Contudo, os outros dois casos não são palavras derivadas, mas, sim, empréstimos provenientes do francês:

vendaval – «[do] francês vent d'aval 'vento de baixo, vento da costa', por oposição a vent d'amont 'vento do nascente; vento do interior' [...]»  (Dicionário Houaiss, 2001).

garagem – «[do] francês garage (1802) 'ação de fazer os barcos entrarem em uma doca', (1865) 'ação de fazer os vagões de trem entrarem em uma estação', (1891) 'galpão de veículos, garagem'» (idem; as datas são relativas a atestações dos significados da palavra).

Pergunta:

Diz-se esmaiar-se, ou desmaiar-se?

Obrigado.

Resposta:

Na norma-padrão do português, diz-se desmaiar. A forma esmaiar também tem registo nos dicionários, mas é uma variante pouco ou nada usada atualmente (cf. Corpus do Português de Mike Davies). Esta, com origem no latim *exmagāre 'perder as forças', é mais antiga que desmaiar, forma que terá surgido por reinterpretação de es- como o prefixo des-1.

Note-se que o verbo, na aceção de «perder os sentidos», é geralmente usado intransitivamente e sem o pronome se: «ele desmaiou». No entanto, pode ter associado um pronome reflexo, quando significa «perder a cor» (cf. J. Malaca Casteleiro, Dicionário Gramatical de Verbos Portugueses, Texto Editores, 2007, s. v. desmaiar).

1 Cf. 1.ª edição (2001) do Dicionário Houaiss da Língua Portuguesa (desenvolveram-se as abreviaturas).
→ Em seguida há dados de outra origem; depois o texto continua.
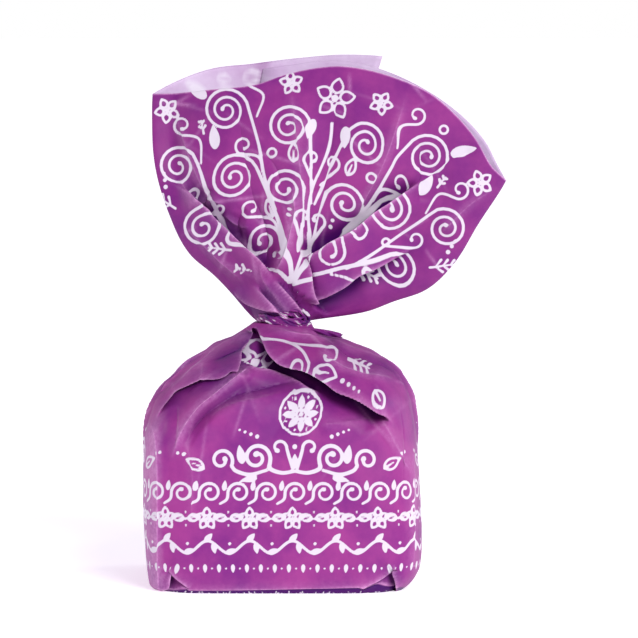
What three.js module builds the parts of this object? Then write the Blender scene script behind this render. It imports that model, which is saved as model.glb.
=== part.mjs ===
// A chocolate truffle in its paper wrapper: a soft block on a folded base, with the paper
// gathered over it, twisted at a neck and fanned out above in an open, flattened tuft.
//
// Millimetres, +Z up. The origin is the middle of the base and the front looks along -Y.
// The wrapper is one sheet round one sweet, so it is one closed solid: rings of points climb
// the outside from the base to the rim of the tuft, turn over it and go down its inside.
import * as THREE from "three";

// ---- Driving dimensions -------------------------------------------------------------------
const COLUMNS = 84; // points in each ring
const NECK_RADIUS = 3.3;
const NECK_X = 0.1; // the neck stands just right of the middle
const NECK_HEIGHT = 31.5;
const WALL_TOP = 19.5; // where the sides begin to lean in
const BODY_HALF_DEPTH = 16.6;
const CORNER_SQUARENESS = 6; // power of the super-ellipse that the body's section follows
const TUFT_CENTRE = { x: 0.2, z: 31.6 }; // the fan's rays start here
const TUFT_HALF_DEPTH = 6.4; // half the tuft's mouth, front to back
const PAPER_WALL = 0.8; // thickness of the tuft's wall
const FUNNEL_FLOOR = 0.42; // how far down the tuft stays open, as a share of its rays
const NECK_SHARE = 0.105; // the share of a ray that the neck's ring takes up
const NECK_PLEATS = 12;
const NECK_PLEAT_DEPTH = 0.42;
const NECK_TWIST = 2.4; // radians that the pleats turn on their way through the neck

const { lerp, clamp, smoothstep, degToRad } = THREE.MathUtils;

// A smooth curve through [x, y] knots, level outside them.
function through(...knots) {
  const slope = (i) => {
    const a = knots[Math.max(i - 1, 0)];
    const b = knots[Math.min(i + 1, knots.length - 1)];
    return (b[1] - a[1]) / (b[0] - a[0]);
  };
  return (x) => {
    if (x <= knots[0][0]) return knots[0][1];
    const last = knots.length - 1;
    if (x >= knots[last][0]) return knots[last][1];
    const i = knots.findIndex((k) => k[0] > x) - 1;
    const [[x0, y0], [x1, y1]] = [knots[i], knots[i + 1]];
    const span = x1 - x0;
    const u = (x - x0) / span;
    const hermite = [
      2 * u ** 3 - 3 * u ** 2 + 1,
      u ** 3 - 2 * u ** 2 + u,
      -2 * u ** 3 + 3 * u ** 2,
      u ** 3 - u ** 2,
    ];
    return (
      hermite[0] * y0 + hermite[1] * span * slope(i) + hermite[2] * y1 + hermite[3] * span * slope(i + 1)
    );
  };
}

// ---- Folds --------------------------------------------------------------------------------
// A fold runs along a bent line of [x, z] points in the front view. It lifts the paper by
// height at the line and fades over a width on each side: left of its direction, then right.
function foldLift([points, height, leftWidth, rightWidth], x, z) {
  let best = { distance: Infinity, side: 1, along: 0 };
  for (let i = 0; i + 1 < points.length; i++) {
    const [ax, az] = points[i];
    const [bx, bz] = points[i + 1];
    const [dx, dz] = [bx - ax, bz - az];
    const length = Math.hypot(dx, dz);
    const share = clamp(((x - ax) * dx + (z - az) * dz) / length ** 2, 0, 1);
    const distance = Math.hypot(x - ax - dx * share, z - az - dz * share);
    const side = Math.sign(dx * (z - az) - dz * (x - ax)) || 1;
    if (distance < best.distance) best = { distance, side, along: (i + share) / (points.length - 1) };
  }
  const width = best.side > 0 ? leftWidth : rightWidth;
  const ends = smoothstep(best.along, 0, 0.25) * (1 - 0.6 * smoothstep(best.along, 0.7, 1));
  return height * ends * Math.max(0, 1 - best.distance / width);
}

const liftAll = (folds, x, z) => folds.reduce((sum, fold) => sum + foldLift(fold, x, z), 0);

// ---- The body: a block with leaning, softly bulging sides -----------------------------------
const leftHalf = through([0, 15.2], [0.6, 15.8], [2.6, 16.2], [9.8, 16.7], [16, 16.95], [20, 16.8]);
const rightHalf = through([0, 14], [1.2, 15.4], [2.6, 16.2], [5.5, 16.7], [9, 16.8], [15, 16.6], [20, 16.25]);
const depthShare = through([0, 0.92], [0.8, 0.97], [3, 0.99], [12, 1.01], [20, 0.98]);
const shoulderRoundness = (angle) => 1.6 + 0.2 * Math.cos(angle);

function squareRadius(angle, power) {
  const sum = Math.abs(Math.cos(angle)) ** power + Math.abs(Math.sin(angle)) ** power;
  return sum ** (-1 / power);
}

function wallPoint(angle, z) {
  const radius = squareRadius(angle, CORNER_SQUARENESS);
  const half = Math.cos(angle) > 0 ? rightHalf(z) : leftHalf(z);
  const depth = BODY_HALF_DEPTH * depthShare(z);
  return new THREE.Vector3(half * radius * Math.cos(angle), depth * radius * Math.sin(angle), z);
}

// The gable over the front, and the big folds that run from the neck to the corners.
const SHOULDER_FOLDS = [
  [[[-2, 31], [-6, 27.6], [-10.5, 23], [-14, 16.5]], 0.9, 3.4, 2.2],
  [[[-3, 31], [-9.5, 27], [-15.5, 20.5]], 0.7, 2, 2.4],
  [[[0, 31], [2.5, 26.5], [7, 23.6], [14.5, 20.2]], 1.1, 4.5, 1.6],
  [[[2, 31], [8, 28.5], [15, 24]], 0.6, 2.6, 2.6],
];
const BACK_FOLDS = [
  [[[1, 31], [5, 26], [9, 20], [12, 14]], 0.8, 2.4, 3],
  [[[-1, 31], [-4, 27], [-6, 21]], 0.7, 2, 2.4],
  [[[-2, 31], [-9, 26.5], [-15, 21]], 0.8, 2.6, 2],
];
const SIDE_FOLDS = [
  [[[1, 31], [5, 27], [9.5, 22], [13, 15]], 0.8, 2.6, 2.6],
  [[[-1, 31], [-6, 27], [-12, 21]], 0.9, 2.2, 3],
];

function shoulderPoint(angle, share) {
  const turn = (share * Math.PI) / 2;
  const power = 2 / shoulderRoundness(angle);
  const outward = Math.cos(turn) ** power;
  const upward = Math.sin(turn) ** power;
  const squareness = lerp(CORNER_SQUARENESS, 2, share ** 0.8);
  const round = squareRadius(angle, squareness) / squareRadius(angle, CORNER_SQUARENESS);
  const wall = wallPoint(angle, WALL_TOP);
  const neckX = NECK_X + NECK_RADIUS * Math.cos(angle);
  const neckY = NECK_RADIUS * Math.sin(angle);
  return new THREE.Vector3(
    lerp(neckX, wall.x * round, outward),
    lerp(neckY, wall.y * round, outward),
    lerp(WALL_TOP, NECK_HEIGHT, upward),
  );
}

// Moves a point of the body out along its radius by the folds of the side that it faces.
function withBodyFolds(point, angle) {
  const facing = (to) => smoothstep(Math.cos(angle - to), 0.55, 0.85);
  const lift =
    facing(-Math.PI / 2) * liftAll(SHOULDER_FOLDS, point.x, point.z) +
    facing(Math.PI / 2) * liftAll(BACK_FOLDS, -point.x, point.z) +
    facing(0) * liftAll(SIDE_FOLDS, point.y, point.z) +
    facing(Math.PI) * liftAll(SIDE_FOLDS, -point.y, point.z);
  point.x += lift * Math.cos(angle);
  point.y += lift * Math.sin(angle);
  return point;
}

// ---- The neck: pleats that wind round as they pass through it --------------------------------
function withNeckPleats(point, angle) {
  const height = (point.z - NECK_HEIGHT) / 3;
  const near = Math.exp(-(height ** 2));
  const phase = NECK_PLEATS * angle + NECK_TWIST * NECK_PLEATS * 0.25 * height;
  const pleat = Math.abs((((phase / Math.PI) % 2) + 2) % 2 - 1) - 0.5;
  const lift = 2 * NECK_PLEAT_DEPTH * pleat * near;
  point.x += lift * Math.cos(angle);
  point.y += lift * Math.sin(angle);
  return point;
}

// ---- The tuft: a funnel pressed flat, with a sharp crease down its left and right edges ------
// Its rays start at the neck. Their directions are in degrees from upright, towards +X, and
// share runs from 0 at the neck to 1 at the rim. across runs from 0, left, to 1, right.
const leftRay = through([0.1, -86], [0.17, -72], [0.27, -58.5], [0.44, -54.4], [0.6, -47], [0.78, -39.9], [1, -29.9]);
const rightRay = through([0.1, 84], [0.28, 84], [0.42, 79.7], [0.55, 77.4], [0.67, 71.7], [0.82, 63.4], [1, 57.3]);
const frontReach = through(
  [0, 31.8], [0.05, 30.5], [0.155, 29.3], [0.26, 28.8], [0.35, 29.6], [0.5, 31.3],
  [0.63, 32.4], [0.71, 32.9], [0.79, 32.6], [0.87, 32], [1, 31.9],
);
const backReach = through([0, 31.8], [0.15, 31.7], [0.26, 31.2], [0.38, 31.7], [0.49, 32.9], [0.58, 34.1], [0.66, 32.9], [1, 31.9]);
const mouthDepth = through([0, 2.6], [0.2, 3.6], [0.45, 4.6], [1, TUFT_HALF_DEPTH]);
const sway = (across, share) => share ** 2 * (1.6 * Math.cos(Math.PI * across) + 0.9 * Math.sin(2 * Math.PI * across));

const TUFT_FRONT_FOLDS = [
  [[[4.2, 39.6], [10, 43], [17.5, 47.6]], 1.6, 1.2, 5],
  [[[3.5, 34], [11, 38.4], [18, 42]], -1.3, 2.4, 2.2],
  [[[3, 33], [-5, 42.5], [-11.5, 47.5]], 1.2, 1.6, 3.6],
  [[[1.5, 35], [-2.5, 44], [-6.5, 51]], -0.9, 1.8, 1.6],
  [[[2.2, 35], [1, 45], [0, 54]], 0.7, 2.4, 1.4],
];
const TUFT_BACK_FOLDS = [
  [[[-1, 35], [-7, 45], [-12, 55]], 1.1, 2.4, 2],
  [[[2, 35], [6, 45], [9, 57]], 1.2, 2.6, 2.2],
  [[[4, 34], [12, 39.5], [20, 44.5]], 1.1, 2, 3],
];

// A point on the tuft. The front half of a ring runs from the left crease to the right one.
// inset is the distance that the inside face lies within the outside one.
function tuftPoint(angle, share, inset = 0) {
  const turn = ((angle % (2 * Math.PI)) + 2 * Math.PI) % (2 * Math.PI);
  const front = turn >= Math.PI;
  const across = front ? turn / Math.PI - 1 : 1 - turn / Math.PI;
  const reach = (front ? frontReach(across) : backReach(across)) * share;
  const inner = degToRad((inset * 75) / reach);
  const ray = lerp(degToRad(leftRay(share)) + inner, degToRad(rightRay(share)) - inner, across);
  const flat = new THREE.Vector2(TUFT_CENTRE.x + reach * Math.sin(ray), TUFT_CENTRE.z + reach * Math.cos(ray));
  const bulge = Math.sin(Math.PI * across) ** 0.8;
  const halfDepth = (mouthDepth(share) - inset) * bulge;
  const folds = front ? TUFT_FRONT_FOLDS : TUFT_BACK_FOLDS;
  const lift = liftAll(folds, flat.x, flat.y) * Math.min(1, 2 * bulge);
  const fan = new THREE.Vector3(
    flat.x,
    sway(across, share) + (front ? -1 : 1) * (halfDepth + lift),
    flat.y,
  );
  const ring = new THREE.Vector3(
    NECK_X + NECK_RADIUS * Math.cos(angle),
    NECK_RADIUS * Math.sin(angle),
    NECK_HEIGHT,
  );
  return ring.lerp(fan, smoothstep(share, NECK_SHARE, 0.34));
}

// ---- The skin: rings from the base, over the rim and down the inside ------------------------
const steps = (from, to, count) => Array.from({ length: count }, (_, i) => lerp(from, to, i / (count - 1)));
const ring = (place) =>
  Array.from({ length: COLUMNS }, (_, i) => {
    const angle = (2 * Math.PI * i) / COLUMNS;
    return place(angle);
  });
const baseRing = (share) => ring((angle) => wallPoint(angle, 0).multiplyScalar(share));
const wallRing = (z) => ring((angle) => withBodyFolds(wallPoint(angle, z), angle));
const shoulderRing = (share) =>
  ring((angle) => withNeckPleats(withBodyFolds(shoulderPoint(angle, share), angle), angle));
const tuftRing = (share) => ring((angle) => withNeckPleats(tuftPoint(angle, share), angle));
const insideRing = (share) => ring((angle) => tuftPoint(angle, share, PAPER_WALL));

const rings = [
  baseRing(0.5),
  baseRing(1),
  ...[0.6, 1.6, 3.4, 7, 11, 15].map(wallRing),
  ...steps(0, 0.94, 10).map(shoulderRing),
  ...steps(NECK_SHARE, 0.3, 5).map(tuftRing),
  ...steps(0.37, 1, 10).map(tuftRing),
  ...steps(1, FUNNEL_FLOOR, 8).map(insideRing),
];

// Joins the rings into one closed surface, with a point in the middle of the first and last.
function skin() {
  const middle = (points) => points.reduce((sum, p) => sum.add(p), new THREE.Vector3()).divideScalar(points.length);
  const points = [...rings.flat(), middle(rings[0]), middle(rings.at(-1))];
  const [bottom, floor] = [points.length - 2, points.length - 1];
  const lastRing = (rings.length - 1) * COLUMNS;
  const triangles = [];
  for (let i = 0; i < COLUMNS; i++) {
    const next = (i + 1) % COLUMNS;
    triangles.push(bottom, next, i);
    triangles.push(floor, lastRing + i, lastRing + next);
    for (let row = 0; row + 1 < rings.length; row++) {
      const [low, high] = [row * COLUMNS, (row + 1) * COLUMNS];
      triangles.push(low + i, low + next, high + next);
      triangles.push(low + i, high + next, high + i);
    }
  }
  const geometry = new THREE.BufferGeometry();
  geometry.setAttribute("position", new THREE.Float32BufferAttribute(points.flatMap((p) => p.toArray()), 3));
  geometry.setIndex(triangles);
  return geometry;
}

const paper = new THREE.MeshStandardMaterial({ color: 0xa04090, roughness: 0.45, metalness: 0 });
const wrapper = new THREE.Mesh(skin(), paper);
wrapper.name = "wrapped_truffle";

const truffle = new THREE.Group();
truffle.add(wrapper);
export default truffle;
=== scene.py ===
"""A wrapped chocolate truffle: printed waxed paper folded round a soft block, twisted and fanned out above.

The paper's shape is worked out in millimetres and made into meshes in metres.
"""

import math

import bpy
import numpy as np
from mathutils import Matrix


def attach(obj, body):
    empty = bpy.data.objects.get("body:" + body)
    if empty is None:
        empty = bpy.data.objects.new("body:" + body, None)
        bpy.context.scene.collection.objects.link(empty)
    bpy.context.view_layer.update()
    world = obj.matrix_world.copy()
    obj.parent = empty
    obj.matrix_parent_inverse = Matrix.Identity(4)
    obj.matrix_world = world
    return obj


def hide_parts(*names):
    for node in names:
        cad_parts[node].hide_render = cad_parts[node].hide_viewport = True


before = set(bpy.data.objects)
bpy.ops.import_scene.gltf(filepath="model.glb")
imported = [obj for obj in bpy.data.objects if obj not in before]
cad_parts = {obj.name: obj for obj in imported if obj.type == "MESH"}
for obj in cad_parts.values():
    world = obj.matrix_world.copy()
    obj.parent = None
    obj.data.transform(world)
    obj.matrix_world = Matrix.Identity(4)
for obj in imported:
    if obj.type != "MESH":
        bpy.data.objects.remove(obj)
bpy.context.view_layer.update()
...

A etimologia proposta por esta fonte é algo contraditória, porque filia esmaiar no francês, ao mesmo que a considera forma vulgar do português: «[Do] francês antigo esmaïer 'espantar-se, desfalecer', do latim *exmagāre 'perder as forças', derivado do germânico magan 'ter força, poder'; de mesma origem, ocorrem em português [a] forma erudita esmagar e a vulgar esmaiar, que, por permuta do prefixo, se tornou desmaiar [...].»